━━ SOURCE RECORDS ━━

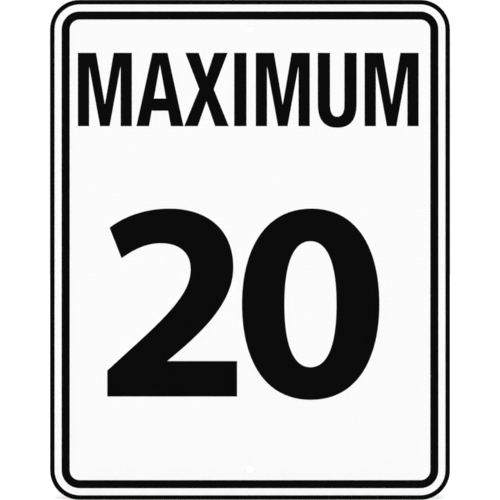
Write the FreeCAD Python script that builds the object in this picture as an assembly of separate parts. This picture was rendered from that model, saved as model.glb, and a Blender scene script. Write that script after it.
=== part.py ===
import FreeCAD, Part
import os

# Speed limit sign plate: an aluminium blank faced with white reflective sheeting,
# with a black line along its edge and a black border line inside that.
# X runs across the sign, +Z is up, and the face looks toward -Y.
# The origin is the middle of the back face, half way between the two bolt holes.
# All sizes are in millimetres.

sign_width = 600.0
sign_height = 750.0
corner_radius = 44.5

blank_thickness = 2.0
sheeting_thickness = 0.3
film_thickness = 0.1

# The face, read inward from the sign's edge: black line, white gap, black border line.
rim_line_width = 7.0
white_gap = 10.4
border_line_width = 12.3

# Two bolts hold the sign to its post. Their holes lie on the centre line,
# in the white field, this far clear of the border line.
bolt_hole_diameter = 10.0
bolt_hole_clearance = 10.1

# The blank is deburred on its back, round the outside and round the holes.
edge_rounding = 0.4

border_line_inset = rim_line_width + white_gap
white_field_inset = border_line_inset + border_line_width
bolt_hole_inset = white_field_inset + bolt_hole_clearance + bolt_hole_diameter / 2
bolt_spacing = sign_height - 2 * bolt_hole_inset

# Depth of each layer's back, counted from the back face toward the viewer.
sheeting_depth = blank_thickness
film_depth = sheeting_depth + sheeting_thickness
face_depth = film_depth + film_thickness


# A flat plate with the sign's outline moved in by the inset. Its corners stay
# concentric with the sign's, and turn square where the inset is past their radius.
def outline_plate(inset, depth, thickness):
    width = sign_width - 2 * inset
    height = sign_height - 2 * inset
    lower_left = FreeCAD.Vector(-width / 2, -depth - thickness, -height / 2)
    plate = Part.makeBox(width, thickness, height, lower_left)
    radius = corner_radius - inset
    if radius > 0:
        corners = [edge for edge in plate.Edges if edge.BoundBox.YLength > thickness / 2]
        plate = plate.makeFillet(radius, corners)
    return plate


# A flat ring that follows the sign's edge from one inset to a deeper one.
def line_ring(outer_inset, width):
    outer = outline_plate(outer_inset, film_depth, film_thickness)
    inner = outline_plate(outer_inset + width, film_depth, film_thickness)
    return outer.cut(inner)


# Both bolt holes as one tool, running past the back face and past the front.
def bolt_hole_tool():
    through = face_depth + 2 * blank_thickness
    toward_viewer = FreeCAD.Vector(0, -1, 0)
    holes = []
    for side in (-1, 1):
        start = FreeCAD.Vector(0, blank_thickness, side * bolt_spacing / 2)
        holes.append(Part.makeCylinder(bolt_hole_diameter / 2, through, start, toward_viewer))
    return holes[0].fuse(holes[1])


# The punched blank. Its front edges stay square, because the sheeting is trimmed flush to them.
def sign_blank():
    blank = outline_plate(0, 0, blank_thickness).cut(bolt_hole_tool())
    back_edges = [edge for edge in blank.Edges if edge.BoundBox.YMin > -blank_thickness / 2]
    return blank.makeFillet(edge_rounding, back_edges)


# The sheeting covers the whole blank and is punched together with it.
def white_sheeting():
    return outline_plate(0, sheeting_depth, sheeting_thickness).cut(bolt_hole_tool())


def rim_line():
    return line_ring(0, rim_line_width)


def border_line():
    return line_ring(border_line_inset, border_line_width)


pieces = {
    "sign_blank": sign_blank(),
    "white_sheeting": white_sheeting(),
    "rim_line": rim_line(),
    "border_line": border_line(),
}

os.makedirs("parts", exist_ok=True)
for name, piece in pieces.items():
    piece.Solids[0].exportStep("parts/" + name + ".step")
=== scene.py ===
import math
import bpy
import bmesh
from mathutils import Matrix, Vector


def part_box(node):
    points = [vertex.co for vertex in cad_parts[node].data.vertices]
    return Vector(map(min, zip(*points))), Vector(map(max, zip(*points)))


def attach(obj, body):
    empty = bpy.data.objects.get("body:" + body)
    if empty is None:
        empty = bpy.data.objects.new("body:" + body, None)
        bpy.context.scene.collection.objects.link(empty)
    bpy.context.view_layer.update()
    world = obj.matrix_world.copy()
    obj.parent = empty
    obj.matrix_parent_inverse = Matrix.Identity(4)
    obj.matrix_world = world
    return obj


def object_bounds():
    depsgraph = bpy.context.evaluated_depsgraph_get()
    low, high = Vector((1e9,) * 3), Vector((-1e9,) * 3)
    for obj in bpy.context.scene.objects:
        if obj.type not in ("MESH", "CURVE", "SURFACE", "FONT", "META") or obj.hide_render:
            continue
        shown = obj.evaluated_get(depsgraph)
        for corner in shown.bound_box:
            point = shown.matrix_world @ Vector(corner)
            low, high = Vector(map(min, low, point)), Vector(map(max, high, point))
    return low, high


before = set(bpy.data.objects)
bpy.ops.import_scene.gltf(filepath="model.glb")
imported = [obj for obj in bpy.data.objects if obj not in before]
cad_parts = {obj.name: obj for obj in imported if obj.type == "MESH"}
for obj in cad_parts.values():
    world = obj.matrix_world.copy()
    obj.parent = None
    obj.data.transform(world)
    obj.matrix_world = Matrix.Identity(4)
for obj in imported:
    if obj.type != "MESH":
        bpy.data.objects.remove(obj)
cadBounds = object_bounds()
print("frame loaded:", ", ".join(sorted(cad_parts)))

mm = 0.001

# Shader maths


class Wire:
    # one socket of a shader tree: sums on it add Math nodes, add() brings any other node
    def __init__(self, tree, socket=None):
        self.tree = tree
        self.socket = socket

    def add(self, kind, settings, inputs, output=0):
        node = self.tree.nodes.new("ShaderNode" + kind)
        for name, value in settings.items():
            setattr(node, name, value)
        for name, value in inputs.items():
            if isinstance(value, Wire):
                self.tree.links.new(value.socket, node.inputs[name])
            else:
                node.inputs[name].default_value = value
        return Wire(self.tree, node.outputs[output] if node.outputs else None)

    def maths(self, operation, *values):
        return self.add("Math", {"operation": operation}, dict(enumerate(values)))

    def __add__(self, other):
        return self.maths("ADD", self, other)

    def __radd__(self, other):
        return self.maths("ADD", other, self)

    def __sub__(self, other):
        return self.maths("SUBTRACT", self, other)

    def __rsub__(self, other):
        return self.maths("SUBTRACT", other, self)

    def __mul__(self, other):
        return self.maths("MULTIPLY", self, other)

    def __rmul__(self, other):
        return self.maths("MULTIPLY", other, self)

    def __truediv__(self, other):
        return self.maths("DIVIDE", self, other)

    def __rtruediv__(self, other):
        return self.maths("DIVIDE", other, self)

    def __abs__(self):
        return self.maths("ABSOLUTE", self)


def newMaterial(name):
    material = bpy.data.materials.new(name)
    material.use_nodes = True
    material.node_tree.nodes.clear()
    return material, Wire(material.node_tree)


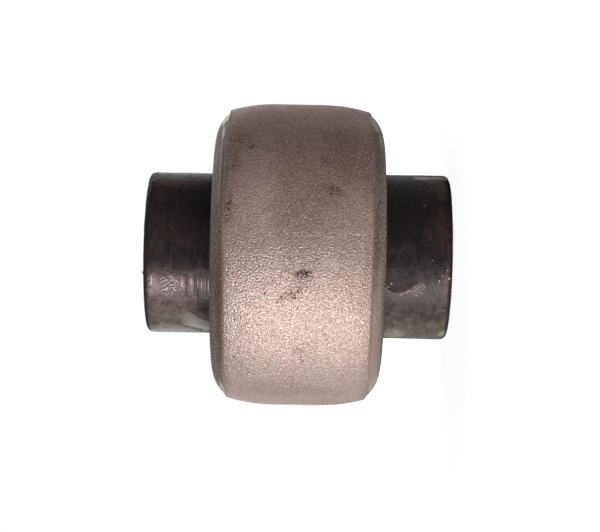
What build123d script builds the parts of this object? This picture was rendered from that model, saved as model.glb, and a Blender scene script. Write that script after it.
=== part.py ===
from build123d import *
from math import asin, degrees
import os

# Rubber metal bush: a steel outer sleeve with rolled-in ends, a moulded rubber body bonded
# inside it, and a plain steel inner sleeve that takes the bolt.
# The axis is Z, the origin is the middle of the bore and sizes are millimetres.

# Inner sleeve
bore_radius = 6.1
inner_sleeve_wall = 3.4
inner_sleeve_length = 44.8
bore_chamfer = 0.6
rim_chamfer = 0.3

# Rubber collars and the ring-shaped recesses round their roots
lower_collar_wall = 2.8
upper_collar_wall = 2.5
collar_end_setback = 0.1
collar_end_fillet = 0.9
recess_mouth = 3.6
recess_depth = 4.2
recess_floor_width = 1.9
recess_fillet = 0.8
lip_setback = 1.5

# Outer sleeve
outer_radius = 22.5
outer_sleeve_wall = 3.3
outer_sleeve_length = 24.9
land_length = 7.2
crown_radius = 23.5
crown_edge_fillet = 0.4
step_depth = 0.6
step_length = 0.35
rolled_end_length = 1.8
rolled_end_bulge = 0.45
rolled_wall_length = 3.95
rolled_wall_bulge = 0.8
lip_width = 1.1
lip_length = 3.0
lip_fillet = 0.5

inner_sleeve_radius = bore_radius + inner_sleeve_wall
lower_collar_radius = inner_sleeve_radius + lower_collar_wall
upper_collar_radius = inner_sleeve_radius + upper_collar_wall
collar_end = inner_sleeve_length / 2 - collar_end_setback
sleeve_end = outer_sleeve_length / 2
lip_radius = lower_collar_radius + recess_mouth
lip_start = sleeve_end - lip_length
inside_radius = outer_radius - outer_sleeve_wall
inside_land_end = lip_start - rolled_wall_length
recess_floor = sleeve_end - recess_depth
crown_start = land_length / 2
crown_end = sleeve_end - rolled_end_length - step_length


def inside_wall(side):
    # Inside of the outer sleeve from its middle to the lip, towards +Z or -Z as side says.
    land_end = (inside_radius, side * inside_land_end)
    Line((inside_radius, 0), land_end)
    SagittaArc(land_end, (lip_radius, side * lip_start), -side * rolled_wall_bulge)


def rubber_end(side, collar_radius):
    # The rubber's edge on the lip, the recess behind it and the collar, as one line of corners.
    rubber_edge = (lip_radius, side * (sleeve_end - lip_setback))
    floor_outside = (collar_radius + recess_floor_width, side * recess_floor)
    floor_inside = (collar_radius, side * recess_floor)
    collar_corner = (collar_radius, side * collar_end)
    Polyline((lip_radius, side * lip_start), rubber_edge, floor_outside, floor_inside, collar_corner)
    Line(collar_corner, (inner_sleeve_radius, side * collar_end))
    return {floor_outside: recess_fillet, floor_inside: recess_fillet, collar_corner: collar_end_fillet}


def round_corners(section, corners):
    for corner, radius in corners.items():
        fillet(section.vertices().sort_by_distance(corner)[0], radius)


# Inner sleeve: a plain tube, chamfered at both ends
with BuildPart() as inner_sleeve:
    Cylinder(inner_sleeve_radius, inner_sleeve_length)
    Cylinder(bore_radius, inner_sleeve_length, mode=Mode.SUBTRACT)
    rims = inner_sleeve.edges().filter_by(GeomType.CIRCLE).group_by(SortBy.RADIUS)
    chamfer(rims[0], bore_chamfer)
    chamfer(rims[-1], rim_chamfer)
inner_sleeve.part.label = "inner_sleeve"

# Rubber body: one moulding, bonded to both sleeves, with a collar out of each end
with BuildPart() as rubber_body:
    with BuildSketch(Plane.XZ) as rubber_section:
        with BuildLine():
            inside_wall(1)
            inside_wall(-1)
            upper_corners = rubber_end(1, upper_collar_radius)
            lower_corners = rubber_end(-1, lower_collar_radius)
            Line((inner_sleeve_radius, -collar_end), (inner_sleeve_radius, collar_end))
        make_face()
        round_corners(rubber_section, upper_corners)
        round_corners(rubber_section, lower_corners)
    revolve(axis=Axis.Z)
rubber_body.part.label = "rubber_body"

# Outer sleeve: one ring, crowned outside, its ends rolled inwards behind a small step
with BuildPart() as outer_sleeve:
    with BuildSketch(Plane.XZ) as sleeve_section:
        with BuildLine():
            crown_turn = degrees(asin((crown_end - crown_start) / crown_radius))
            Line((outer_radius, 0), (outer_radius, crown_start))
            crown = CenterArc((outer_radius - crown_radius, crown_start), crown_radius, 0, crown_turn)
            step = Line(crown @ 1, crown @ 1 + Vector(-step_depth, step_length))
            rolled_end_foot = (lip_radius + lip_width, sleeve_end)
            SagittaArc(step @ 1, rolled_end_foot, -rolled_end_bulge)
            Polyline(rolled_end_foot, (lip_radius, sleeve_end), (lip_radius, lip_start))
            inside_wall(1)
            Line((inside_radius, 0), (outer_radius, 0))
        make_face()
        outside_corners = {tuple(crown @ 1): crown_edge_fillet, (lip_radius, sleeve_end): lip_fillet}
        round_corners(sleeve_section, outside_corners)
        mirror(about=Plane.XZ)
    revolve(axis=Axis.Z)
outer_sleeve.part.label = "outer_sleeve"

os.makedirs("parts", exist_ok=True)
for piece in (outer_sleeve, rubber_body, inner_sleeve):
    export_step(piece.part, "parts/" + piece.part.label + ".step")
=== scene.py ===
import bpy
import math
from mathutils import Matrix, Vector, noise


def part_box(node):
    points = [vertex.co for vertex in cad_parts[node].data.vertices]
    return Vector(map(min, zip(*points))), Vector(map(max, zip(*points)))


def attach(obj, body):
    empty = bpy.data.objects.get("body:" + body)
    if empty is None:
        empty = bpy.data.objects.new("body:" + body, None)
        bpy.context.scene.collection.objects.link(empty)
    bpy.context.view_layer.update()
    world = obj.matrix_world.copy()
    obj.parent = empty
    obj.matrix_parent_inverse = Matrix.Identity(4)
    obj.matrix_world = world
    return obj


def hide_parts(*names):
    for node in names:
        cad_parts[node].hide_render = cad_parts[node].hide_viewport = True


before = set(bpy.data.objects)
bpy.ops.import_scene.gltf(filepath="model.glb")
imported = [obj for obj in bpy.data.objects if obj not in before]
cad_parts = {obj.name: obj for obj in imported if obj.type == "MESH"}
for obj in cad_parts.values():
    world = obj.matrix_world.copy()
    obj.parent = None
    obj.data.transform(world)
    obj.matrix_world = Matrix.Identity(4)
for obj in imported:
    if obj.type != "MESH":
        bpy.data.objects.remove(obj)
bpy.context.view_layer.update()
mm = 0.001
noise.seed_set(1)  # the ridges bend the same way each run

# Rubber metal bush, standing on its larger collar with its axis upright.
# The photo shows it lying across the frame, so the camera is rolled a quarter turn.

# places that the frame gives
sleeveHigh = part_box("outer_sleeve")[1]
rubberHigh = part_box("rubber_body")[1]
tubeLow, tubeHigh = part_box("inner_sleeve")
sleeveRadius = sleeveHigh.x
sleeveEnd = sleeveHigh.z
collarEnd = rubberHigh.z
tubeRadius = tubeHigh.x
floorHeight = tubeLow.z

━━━

• _TO BE DONE_
Your task is to quote exactly the lines beginning with the one that contains "# The punched" and ending with the one that contains "shown = obj.evaluated_get(depsgraph)", with nothing left out or added.

• _TASK RESULT_
# The punched blank. Its front edges stay square, because the sheeting is trimmed flush to them.
def sign_blank():
    blank = outline_plate(0, 0, blank_thickness).cut(bolt_hole_tool())
    back_edges = [edge for edge in blank.Edges if edge.BoundBox.YMin > -blank_thickness / 2]
    return blank.makeFillet(edge_rounding, back_edges)


# The sheeting covers the whole blank and is punched together with it.
def white_sheeting():
    return outline_plate(0, sheeting_depth, sheeting_thickness).cut(bolt_hole_tool())


def rim_line():
    return line_ring(0, rim_line_width)


def border_line():
    return line_ring(border_line_inset, border_line_width)


pieces = {
    "sign_blank": sign_blank(),
    "white_sheeting": white_sheeting(),
    "rim_line": rim_line(),
    "border_line": border_line(),
}

os.makedirs("parts", exist_ok=True)
for name, piece in pieces.items():
    piece.Solids[0].exportStep("parts/" + name + ".step")
=== scene.py ===
import math
import bpy
import bmesh
from mathutils import Matrix, Vector


def part_box(node):
    points = [vertex.co for vertex in cad_parts[node].data.vertices]
    return Vector(map(min, zip(*points))), Vector(map(max, zip(*points)))


def attach(obj, body):
    empty = bpy.data.objects.get("body:" + body)
    if empty is None:
        empty = bpy.data.objects.new("body:" + body, None)
        bpy.context.scene.collection.objects.link(empty)
    bpy.context.view_layer.update()
    world = obj.matrix_world.copy()
    obj.parent = empty
    obj.matrix_parent_inverse = Matrix.Identity(4)
    obj.matrix_world = world
    return obj


def object_bounds():
    depsgraph = bpy.context.evaluated_depsgraph_get()
    low, high = Vector((1e9,) * 3), Vector((-1e9,) * 3)
    for obj in bpy.context.scene.objects:
        if obj.type not in ("MESH", "CURVE", "SURFACE", "FONT", "META") or obj.hide_render:
            continue
        shown = obj.evaluated_get(depsgraph)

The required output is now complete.